Hi, I’m new to the forum and I’m here because in December last year my family were awaken by a loud knock on the door. It was 4 undercover police officers they said they wanted to see my 18 year old son who is Autistic but wouldn’t tell me why.

As we went to his room I told them that he was Autistic but they weren’t very understanding. When they woke him up he was so scared and confused he was like a little child , he didn’t understand what was going on. They said they were arresting him for sharing IIOC online and that they were taking his devices to examine them. He always struggles with waking up and he didn’t quite hear or understand what they were staying. After a few minutes while he was getting dressed he said “is it the pictures from when I was groomed online when I was younger" (found out later he was 13 when it started). My heart felt like it was breaking, I was so sad that he didn’t tell me this had happened to him and that he had been keeping this to himself for all these years, he hadn’t told anyone. I also felt so guilty for not having a clue and picking up on it.

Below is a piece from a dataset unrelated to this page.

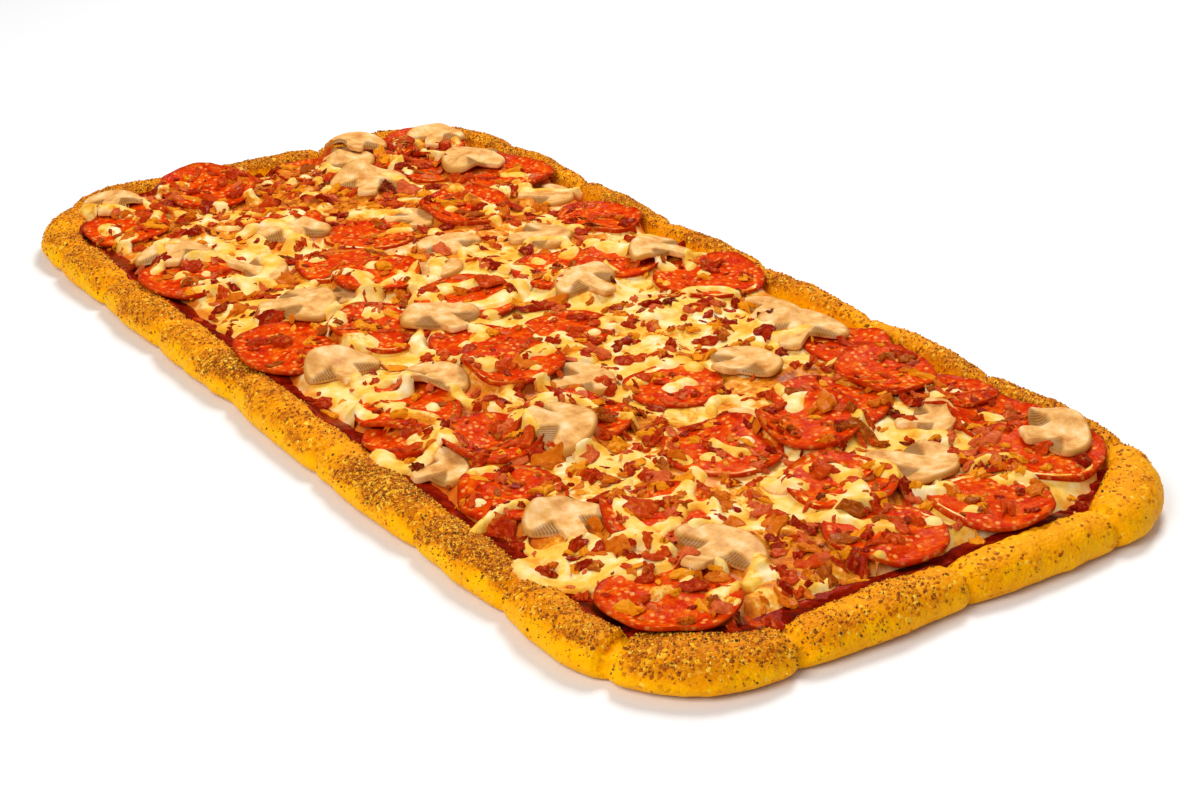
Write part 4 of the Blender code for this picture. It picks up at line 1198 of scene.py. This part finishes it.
over = smooth(THRESHOLD, THRESHOLD + 0.28, field)
dome = np.sqrt(np.clip((field - THRESHOLD) / 0.75, 0.0, 1.2))
soft_top = np.maximum(top, blur(closed(top, BRIDGED), 1.8 * MM))
veil_top = top - BORDER_SINK + over * (soft_top - top + BORDER_SINK) + dome * VEIL_THICKNESS
veil_top += over * 0.25 * MM * rough(map_x, map_y, 4 * MM, 320)
veil_top = np.minimum(blur(veil_top, 0.5 * MM), TOP_LIMIT)
near_field = np.maximum.reduce([field[:-1, :-1], field[1:, :-1], field[1:, 1:], field[:-1, 1:]])
melted = part_pinched(near_field > THRESHOLD - 0.06)
veil_brown = 0.5 * rough(map_x, map_y, 22 * MM, 330) + 0.05
veil_stain = 0.6 * smooth(0.5, 0.0, dome) + 0.3 * rough(map_x, map_y, 18 * MM, 335)
for name, side in (("cheese_patches_low_x", parting < 0), ("cheese_patches_high_x", parting >= 0)):
    points, faces, used = patch_bodies(melted & side[:-1, :-1], veil_top, np.maximum(top - 1.0 * MM, 0.0))
    values = {"brown": np.tile(veil_brown[used], 2), "stain": np.tile(veil_stain[used], 2)}
    add_piece(name, points, faces, cheese_look, values)
    print(name, len(faces), "faces")
top = np.where(field > THRESHOLD, np.maximum(top, veil_top), top)

# %% [markdown]
# ## Chopped bacon
# Bacon and ham chopped to between 3 and 13 mm: deep red lean, pink ham, and crisp brown corners. Every bit
# is a globe squeezed into a block by raising its coordinates to a power below one, then flattened and made
# uneven. The colour belongs to the bit, so it is a colour attribute, and the material adds streaks of fat.

# %% Bits of bacon
BIT_RINGS = 5
# Chopped pieces of the list that the solids use: place and length in millimetres and turn in degrees.
CHOPPED = np.array((
    (440, 95, 16, 20), (521, 106, 14, 60), (72, 114, 13, 120), (392, 206, 13, 40), (338, 197, 15, 150),
    (326, 184, 10, 80), (206, 157, 12, 30), (187, 174, 12, 100), (163, 222, 11, 20), (466, 118, 12, 130),
    (489, 112, 11, 10), (506, 108, 10, 90), (540, 66, 11, 45), (358, 127, 13, 160), (345, 160, 10, 60),
    (323, 134, 13, 30), (215, 160, 10, 140), (110, 207, 11, 70), (156, 224, 9, 110), (104, 160, 11, 0),
    (82, 136, 13, 50), (60, 140, 11, 100), (92, 66, 12, 30), (66, 70, 10, 150), (180, 66, 12, 70),
    (150, 84, 11, 10), (226, 84, 9, 120), (299, 78, 11, 40), (346, 78, 12, 90), (400, 70, 11, 20),
    (404, 120, 12, 140), (474, 206, 11, 60), (505, 200, 9, 110), (386, 216, 10, 20), (312, 214, 12, 80),
    (300, 190, 11, 150), (264, 150, 12, 50), (150, 110, 9, 100), (226, 108, 9, 30), (450, 208, 10, 160),
))
BIT_COLOURS = hues("#8E1400", "#AA2400", "#C43C04", "#D05A2A", "#D06608", "#A04606", "#E88E0E", "#6A1600")


def power(value, shape):
    """A value raised to a power with its sign kept, which squares off a circle."""
    return np.sign(value) * np.abs(value) ** shape


def bits(x, y, length, width, thickness, turn, sectors, seed):
    """Uneven blocks: a globe's rings with squared-off sines and cosines, and each point moved by noise."""
    lift = (math.pi * (np.arange(BIT_RINGS) + 0.5) / BIT_RINGS - math.pi / 2)[None, :, None]
    t = (2 * math.pi * np.arange(sectors) / sectors)[None, None, :]
    x, y, length, width, thickness, turn = (
        value[:, None, None] for value in (x, y, length, width, thickness, turn))
    number = np.arange(len(x))[:, None, None]
    uneven = 1 + 0.38 * bumps(1.9 * t + 7 * number, 2.3 * lift + 0 * t, 1.0, seed)
    uneven = uneven + 0.3 * bumps(4.3 * t + 7 * number, 1.1 * lift + 0 * t, 1.0, seed + 5)
    a = length / 2 * power(np.cos(lift), 0.6) * power(np.cos(t), 0.75) * uneven
    b = width / 2 * power(np.cos(lift), 0.6) * power(np.sin(t), 0.75) * uneven
    grid_x = x + a * np.cos(turn) - b * np.sin(turn)
    grid_y = y + a * np.sin(turn) + b * np.cos(turn)
    dent = 0.4 * bumps(3.1 * t + 5 * number, 3.7 * lift + 0 * t, 1.0, seed + 1)
    curled = 0.5 * thickness * bumps(a / (4 * MM) + 3 * number, b / (4 * MM), 1.0, seed + 2)
    return grid_x, grid_y, thickness * (0.2 + (0.6 + dent) * power(np.sin(lift), 0.8)) + curled


CLUMP = 3
BIT_COUNT = 1000
PINK_HAM = 3
PINK_BITS = 2
HAND_SPREAD = 1.2


def lay_bacon(name, x, y, size, widths, thickness, spread, chances, softness, sectors, seed, pink=0):
    """Lays bits on the toppings. Turn, width, thickness and colour are drawn for each, in that order."""
    count = len(x)
    turn = draw.uniform(0, 2 * math.pi, count)
    grid_x, grid_y, grid_z = bits(x, y, size, size * draw.uniform(*widths, count),
                                  thickness * draw.uniform(*spread, count), turn, sectors, seed)
    grid = np.stack((grid_x, grid_y, laid_on(grid_x, grid_y, grid_z, softness)), -1)
    kinds = draw.choice(len(BIT_COLOURS), count, p=chances)
    kinds[:pink] = PINK_HAM
    tint = BIT_COLOURS[kinds][:, None, None, :] + np.zeros((*grid_x.shape, 4))
    add_bodies(name, grid, bacon_look, {"tint": tint}, soft=False)
    print(name, count)
    return grid


bacon_look, tree, shader, place = finish(
    "chopped_bacon_fried", Roughness=0.4, Specular_IOR_Level=0.04, Specular_Tint=linear("#FFB070"),
    Coat_Weight=0.05, Coat_Roughness=0.12)
colour = attribute(tree, "tint", "Color")
streak = clouds(tree, place, 2.6, 5.0, 0.7)
marbled = blended(tree, ranged(tree, streak, 0.52, 0.72, 0.0, 0.55), colour, "#F09838")
crisp = blended(tree, ranged(tree, streak, 0.42, 0.3, 0.0, 0.6), marbled, "#7A200A")
cover(tree, shader, crisp, streak, 0.6, 0.8)

x, y = topping_places(BIT_COUNT, inset=22 * MM, size=35 * MM, seed=240)
size = np.clip(draw.lognormal(1.78, 0.42, len(x)), 2.5, 11.0) * MM
listed = np.repeat(CHOPPED, CLUMP, axis=0)
turn = np.radians(listed[:, 3])
step = (np.tile(np.arange(CLUMP), len(CHOPPED)) - (CLUMP - 1) / 2) / CLUMP * listed[:, 2]
listed_x = listed[:, 0] + step * np.cos(turn) + draw.normal(0, HAND_SPREAD, len(listed))
listed_y = listed[:, 1] + step * np.sin(turn) + draw.normal(0, HAND_SPREAD, len(listed))
x = np.append(CORNER[0] + listed_x * MM, x)
y = np.append(CORNER[1] + listed_y * MM, y)
size = np.append(listed[:, 2] * draw.uniform(0.45, 0.8, len(listed)) * MM, size)
bit_grid = lay_bacon(
    "bacon_bits", x, y, size, widths=(0.42, 0.8), thickness=0.8 * MM + 0.12 * size, spread=(0.7, 1.3),
    chances=(0.12, 0.18, 0.18, 0.12, 0.16, 0.08, 0.13, 0.03), softness=2.0 * MM, sectors=13, seed=61,
    pink=PINK_BITS)
stamp(top, finer(bit_grid))

# %% Shreds of bacon
SHRED_COUNT = 1300
x, y = topping_places(SHRED_COUNT, inset=23 * MM, size=28 * MM, seed=260)
size = np.clip(draw.lognormal(1.25, 0.4, len(x)), 1.8, 7.5) * MM
lay_bacon("bacon_shreds", x, y, size, widths=(0.3, 0.7), thickness=MM, spread=(0.4, 0.8),
          chances=(0.10, 0.16, 0.18, 0.10, 0.22, 0.07, 0.15, 0.02), softness=1.2 * MM, sectors=8, seed=67)

# %% [markdown]
# ## Crumbs and herbs on the rim
# The rim was brushed with oil and dipped in a mix of cornmeal, dry crumbs and herbs. Most grains are 0.5 to
# 1.3 mm, far too many for more than eight faces each, so each is an octahedron stretched and turned at
# random. They sit on the crust's own grid: a grain takes a random point of the crust and that point's
# outward direction. Chance favours the top of the roll, and a slow noise leaves bald patches.

# %% Octahedron grains
GRAIN_CORNERS = np.array(((1, 0, 0), (0, 1, 0), (-1, 0, 0), (0, -1, 0), (0, 0, -1), (0, 0, 1)), dtype=float)
GRAIN_FACES = np.array((
    (0, 1, 5), (1, 2, 5), (2, 3, 5), (3, 0, 5), (1, 0, 4), (2, 1, 4), (3, 2, 4), (0, 3, 4)))


def grains(name, spots, sizes, flatness, colours, look):
    """Octahedra on given spots: corners stretched by size, turned by random right-angled axes."""
    count = len(spots)
    axes, _ = np.linalg.qr(draw.normal(size=(count, 3, 3)))
    axes *= np.linalg.det(axes)[:, None, None]
    stretch = sizes[:, None] * np.stack((np.ones(count), draw.uniform(0.6, 1.0, count), flatness), -1)
    corners = np.einsum("kc,nc,ncd->nkd", GRAIN_CORNERS, stretch / 2, axes) + spots[:, None]
    faces = (GRAIN_FACES[None] + 6 * np.arange(count)[:, None, None]).reshape(-1, 3).tolist()
    tint = np.repeat(colours, 6, axis=0)
    return add_piece(name, corners.reshape(-1, 3), faces, look, {"tint": tint}, soft=False)


def grain_look(name, roughness):
    """Dry grain: the tint from the mesh, made lighter and darker by a fine noise."""
    made, tree, shader, place = finish(name, Roughness=roughness, Specular_IOR_Level=0.2)
    colour = attribute(tree, "tint", "Color")
    shade = ranged(tree, clouds(tree, place, 0.8, 2.0), 0.0, 1.0, 0.75, 1.2)
    lit = add(tree, "ShaderNodeHueSaturation", {"Color": colour, "Value": shade})
    tree.links.new(lit.outputs["Color"], shader.inputs["Base Color"])
    return made


flat_crust = crust_grid.reshape(-1, 3)
flat_normal = outward.reshape(-1, 3)
flat_heat = heat_share.ravel()
favour = (smooth(-0.35, 0.75, flat_normal[:, 2]) * shown.ravel() * smooth(3 * MM, 9 * MM, flat_crust[:, 2])
          * smooth(-0.7, 0.3, rough(flat_crust[:, 0], flat_crust[:, 1], 30 * MM, 130)))
CRUMB_COLOURS = hues("#F6CC50", "#F6B828", "#EC9E12", "#DC840C", "#C0640C", "#98480C", "#74360C")
CRUMB_CHANCES = (0.09, 0.14, 0.19, 0.21, 0.19, 0.13, 0.05)
CRUMB_COUNT = 24000
CRUMB_LIFT = 0.12 * MM
CRUMB_JITTER = 0.35 * MM
crumb_favour = favour * (0.25 + 1.5 * np.clip(flat_heat, 0.0, 1.0))
picks = draw.choice(len(flat_crust), CRUMB_COUNT, p=crumb_favour / crumb_favour.sum())
jitter = draw.normal(0, CRUMB_JITTER, (CRUMB_COUNT, 3))
spots = flat_crust[picks] + flat_normal[picks] * CRUMB_LIFT + jitter
spots -= flat_normal[picks] * (jitter * flat_normal[picks]).sum(axis=1, keepdims=True)
sizes = np.clip(draw.lognormal(-0.25, 0.35, CRUMB_COUNT), 0.4, 1.7) * MM
grains("cornmeal_crumbs", spots, sizes, draw.uniform(0.5, 0.9, CRUMB_COUNT),
       CRUMB_COLOURS[draw.choice(len(CRUMB_COLOURS), CRUMB_COUNT, p=CRUMB_CHANCES)],
       grain_look("toasted_cornmeal_crumbs", 0.7))
print("crumbs:", CRUMB_COUNT)

# %% Herb flecks
HERB_COUNT = 1300
HERB_LIFT = 0.25 * MM
HERB_COLOURS = hues("#5A4A10", "#6E5C14", "#4A3410", "#7A4410")
herb_favour = favour * (0.35 + np.tile(near_end, SECTION_STEPS))
picks = draw.choice(len(flat_crust), HERB_COUNT, p=herb_favour / herb_favour.sum())
spots = flat_crust[picks] + flat_normal[picks] * HERB_LIFT
grains("herb_flecks", spots, np.clip(draw.lognormal(0.0, 0.3, HERB_COUNT), 0.6, 1.7) * MM,
       np.full(HERB_COUNT, 0.35), HERB_COLOURS[draw.choice(len(HERB_COLOURS), HERB_COUNT)],
       grain_look("dried_herb_flecks", 0.8))
print("herbs:", HERB_COUNT)

# %% [markdown]
# ## Table and light
# The pizza lies on a plain white table. A soft light above and behind it gives the toppings their small
# highlights and throws a short soft shadow to the front. A wider one on the viewer's side lights the near
# wall of the crust. The surround is kept low, because white reflected from all sides would make the reds
# milky.

# %% The table
floor_mesh = bpy.data.meshes.new("table_top")
TABLE_HALF = 4.0
corners = [(x * TABLE_HALF, y * TABLE_HALF, 0.0) for x, y in ((-1, -1), (1, -1), (1, 1), (-1, 1))]
floor_mesh.from_pydata(corners, [], [(0, 1, 2, 3)])
floor = bpy.data.objects.new("table_top", floor_mesh)
bpy.context.scene.collection.objects.link(floor)
floor_mesh.materials.append(finish("white_laminate", Roughness=0.6, Base_Color=linear("#F4F4F4"))[0])

# %% The light
SURROUND = 0.30


def soft_box(name, place, size, power):
    """A square area light that faces the pizza's middle."""
    data = bpy.data.lights.new(name, "AREA")
    data.shape = "SQUARE"
    data.size = size
    data.energy = power
    lamp = bpy.data.objects.new(name, data)
    bpy.context.scene.collection.objects.link(lamp)
    lamp.location = place
    lamp.rotation_euler = (-Vector(place)).to_track_quat("-Z", "Y").to_euler()


soft_box("back_box", place=(-0.45, 0.70, 1.30), size=0.6, power=18.0)
soft_box("front_box", place=(0.55, -1.35, 1.25), size=1.0, power=21.0)
world = bpy.data.worlds.new("surround")
world.use_nodes = True
world.node_tree.nodes["Background"].inputs["Color"].default_value = (1.0, 1.0, 1.0, 1.0)
world.node_tree.nodes["Background"].inputs["Strength"].default_value = SURROUND
bpy.context.scene.world = world
bpy.context.scene.view_settings.view_transform = "Standard"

In the police interview they said the arrest was for 4 IIOC cat C images (3 of them were cartoon ) which was posted on Twitter in 2022 when he was only 15. He answered all the questions he could honestly (don’t know if the solicitor had advised him to) but on some of questions I could tell from his expressions he didn’t understand what they were asking so I told them that. He also told them he’s not interested in children like that and doesn’t even know why he did it.

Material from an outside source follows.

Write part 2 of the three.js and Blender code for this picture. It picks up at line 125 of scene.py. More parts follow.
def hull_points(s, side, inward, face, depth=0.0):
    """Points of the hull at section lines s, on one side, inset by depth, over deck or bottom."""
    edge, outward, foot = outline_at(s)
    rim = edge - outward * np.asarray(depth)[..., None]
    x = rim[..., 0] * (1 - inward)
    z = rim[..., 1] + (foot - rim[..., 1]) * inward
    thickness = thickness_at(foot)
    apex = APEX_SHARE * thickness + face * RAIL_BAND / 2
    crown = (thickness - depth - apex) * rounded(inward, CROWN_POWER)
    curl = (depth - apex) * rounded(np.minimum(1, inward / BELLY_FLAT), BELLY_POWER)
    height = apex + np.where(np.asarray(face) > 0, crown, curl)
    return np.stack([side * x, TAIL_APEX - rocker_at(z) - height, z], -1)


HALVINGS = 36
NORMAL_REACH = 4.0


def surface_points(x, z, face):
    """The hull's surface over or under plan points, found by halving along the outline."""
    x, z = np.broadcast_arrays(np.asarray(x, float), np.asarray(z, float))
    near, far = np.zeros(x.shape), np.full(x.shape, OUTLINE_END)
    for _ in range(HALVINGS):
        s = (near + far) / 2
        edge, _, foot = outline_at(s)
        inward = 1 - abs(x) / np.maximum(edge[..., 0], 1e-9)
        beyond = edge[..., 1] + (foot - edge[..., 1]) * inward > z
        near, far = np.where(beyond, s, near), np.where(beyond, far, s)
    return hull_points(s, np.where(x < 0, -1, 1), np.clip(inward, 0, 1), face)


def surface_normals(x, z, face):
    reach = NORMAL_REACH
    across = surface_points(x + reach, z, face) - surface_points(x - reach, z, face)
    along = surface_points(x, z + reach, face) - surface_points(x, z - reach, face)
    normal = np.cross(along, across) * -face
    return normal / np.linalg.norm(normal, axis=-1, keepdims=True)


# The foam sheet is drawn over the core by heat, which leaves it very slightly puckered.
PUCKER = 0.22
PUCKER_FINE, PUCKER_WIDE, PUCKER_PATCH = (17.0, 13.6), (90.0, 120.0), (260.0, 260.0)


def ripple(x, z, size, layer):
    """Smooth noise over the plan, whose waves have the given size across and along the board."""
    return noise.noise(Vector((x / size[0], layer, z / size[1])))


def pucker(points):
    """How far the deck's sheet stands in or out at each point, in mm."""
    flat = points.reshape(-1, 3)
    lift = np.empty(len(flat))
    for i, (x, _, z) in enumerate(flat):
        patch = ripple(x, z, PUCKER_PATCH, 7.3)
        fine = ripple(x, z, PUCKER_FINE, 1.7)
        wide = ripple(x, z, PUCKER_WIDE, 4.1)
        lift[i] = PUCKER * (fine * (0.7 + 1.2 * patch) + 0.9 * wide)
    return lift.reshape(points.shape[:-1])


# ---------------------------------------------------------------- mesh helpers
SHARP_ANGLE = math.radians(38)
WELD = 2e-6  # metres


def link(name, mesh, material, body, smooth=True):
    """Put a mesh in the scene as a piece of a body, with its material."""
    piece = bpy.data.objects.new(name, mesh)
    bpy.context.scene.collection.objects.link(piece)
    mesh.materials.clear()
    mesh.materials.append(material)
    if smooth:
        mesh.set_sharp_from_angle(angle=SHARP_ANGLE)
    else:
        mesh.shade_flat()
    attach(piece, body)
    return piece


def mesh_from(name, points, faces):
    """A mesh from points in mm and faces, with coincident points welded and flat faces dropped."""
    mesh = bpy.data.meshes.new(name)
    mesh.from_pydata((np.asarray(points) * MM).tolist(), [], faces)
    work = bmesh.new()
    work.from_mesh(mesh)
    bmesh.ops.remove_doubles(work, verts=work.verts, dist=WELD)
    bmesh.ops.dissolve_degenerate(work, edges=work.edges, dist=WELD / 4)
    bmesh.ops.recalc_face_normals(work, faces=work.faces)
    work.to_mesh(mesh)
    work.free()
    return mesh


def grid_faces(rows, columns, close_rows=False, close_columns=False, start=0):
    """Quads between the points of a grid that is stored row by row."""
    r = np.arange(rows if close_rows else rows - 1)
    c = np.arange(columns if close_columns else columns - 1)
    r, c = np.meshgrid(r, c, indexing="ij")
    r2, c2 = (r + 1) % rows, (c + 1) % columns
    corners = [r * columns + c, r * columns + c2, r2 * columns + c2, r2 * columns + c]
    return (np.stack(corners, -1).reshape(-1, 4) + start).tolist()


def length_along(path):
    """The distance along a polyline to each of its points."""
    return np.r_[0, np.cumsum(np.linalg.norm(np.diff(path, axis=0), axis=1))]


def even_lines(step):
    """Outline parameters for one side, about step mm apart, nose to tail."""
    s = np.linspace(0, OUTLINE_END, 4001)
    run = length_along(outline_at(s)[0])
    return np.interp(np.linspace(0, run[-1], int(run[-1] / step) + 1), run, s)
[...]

At the end of the interview they released him with a 3 month bail while his devices are being checked. We talked to the duty solicitor after and he told us not to worry too much and we haven’t heard anything else from him since. Is this a normal thing?

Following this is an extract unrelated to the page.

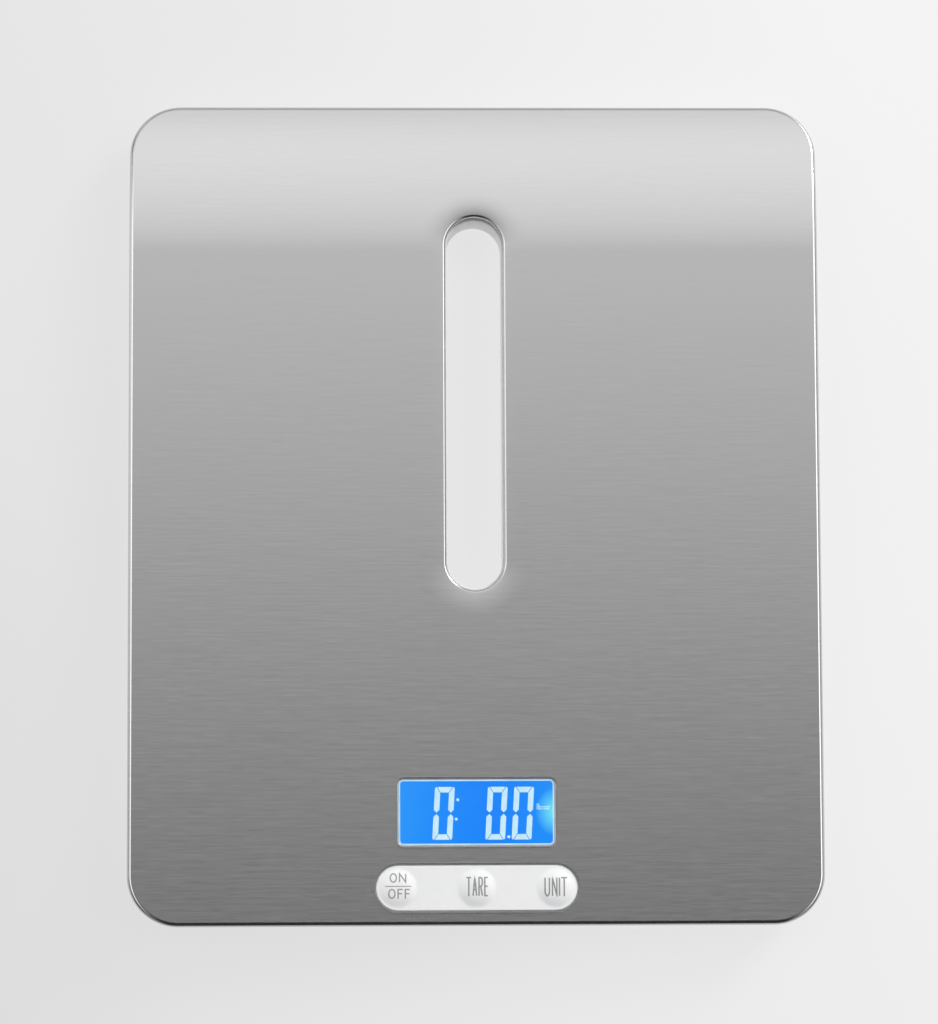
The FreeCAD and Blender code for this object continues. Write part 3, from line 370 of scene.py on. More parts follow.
def make_cover(material):
    """The steel sheet: four rolled rims, and the plate filled in between them."""
    skin = Skin()
    edge, edge_out = outline(HALF_WIDTH, HALF_LENGTH, CORNER)
    slot_middle = (SLOT_NEAR + SLOT_FAR) / 2
    slot, slot_out = outline(
        SLOT_HALF, (SLOT_FAR - SLOT_NEAR) / 2, SLOT_HALF - ROUND_END, slot_middle, 2.0, 5.0
    )
    window, window_out = outline(*(WINDOW_HALF + GAP), WINDOW_CORNER + GAP, WINDOW_MIDDLE, 2.5, 15.0)
    pad, pad_out = outline(*(PAD_HALF + GAP), PAD_HALF[1] + GAP - ROUND_END, PAD_MIDDLE, 2.5, 6.0)
    edge_rim = rolled_rim(skin, edge, edge_out, EDGE_ROLL, SKIRT)
    slot_rim = rolled_rim(skin, slot, -slot_out, SLOT_ROLL, SLOT_FLANGE, 6)
    window_rim = rolled_rim(skin, window, -window_out, WINDOW_RIM_ROLL, TOP - STEEL, 3)
    pad_rim = rolled_rim(skin, pad, -pad_out, PAD_RIM_ROLL, TOP - STEEL, 3)
    xs = np.arange(-HALF_WIDTH + GRID_START, HALF_WIDTH - GRID_STOP, GRID_PITCH)
    ys = np.concatenate([
        np.arange(-HALF_LENGTH + GRID_START, FALL_START - 1, GRID_PITCH),
        np.arange(FALL_START, HALF_LENGTH - GRID_STOP, GRID_FALL_PITCH),
    ])
    grid = np.array([(x, y) for y in ys for x in xs])
    kept = slot_distance(grid[:, 0], grid[:, 1]) > SLOT_BAND
    for loop, within in ((edge_rim, True), (window_rim, False), (pad_rim, False)):
        gap = np.linalg.norm(grid[:, None, :] - loop[None, :, :], axis=2).min(1)
        kept &= (gap > GRID_CLEAR) & (inside(grid, loop) == within)
    extra = [stretch(slot, slot_out, distance) for distance in SLOT_RINGS] + [grid[kept]]
    flat, faces = filled(edge_rim, [slot_rim, window_rim, pad_rim], extra)
    x, y = flat[:, 0], flat[:, 1]
    skin.add(np.column_stack([flat, plate_height(x, y)]), plate_normal(x, y), faces)
    return skin.build("steel_cover", material)


# ---------------------------------------------------------------- materials

def srgb(red, green, blue):
    """Linear colour from the usual 0 to 255 values."""
    def linear(c):
        c = c / 255
        return c / 12.92 if c <= 0.04045 else ((c + 0.055) / 1.055) ** 2.4
    return (linear(red), linear(green), linear(blue), 1.0)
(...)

I was allowed to sit in the interview with him has his appropriate adult but only because I asked. He was on own in the police car, in the cell ,when they did his photos and fingerprints and also when he talked to the solicitor before the interview. I wasn’t told I was allowed to be with him and I didn’t know this then. Also after the interview he was also seen by the Liaison & Diversion team and when they asked him for a contact number and this is how bad is understanding can be, he gave them the only number he knew which was his phone number that had just been seized. After a couple of weeks of not hearing from them I rang them and this how we found out what he had done, he still hadn’t realised himself. They had been trying for weeks to contact him on that number.

When we got back home after the interview he said he didn’t understand much of what had happened at the police station and didn’t remember anything the duty solicitor had said to him before the interview. My son was so confused and scared that he couldn’t be alone or sleep on his own for weeks.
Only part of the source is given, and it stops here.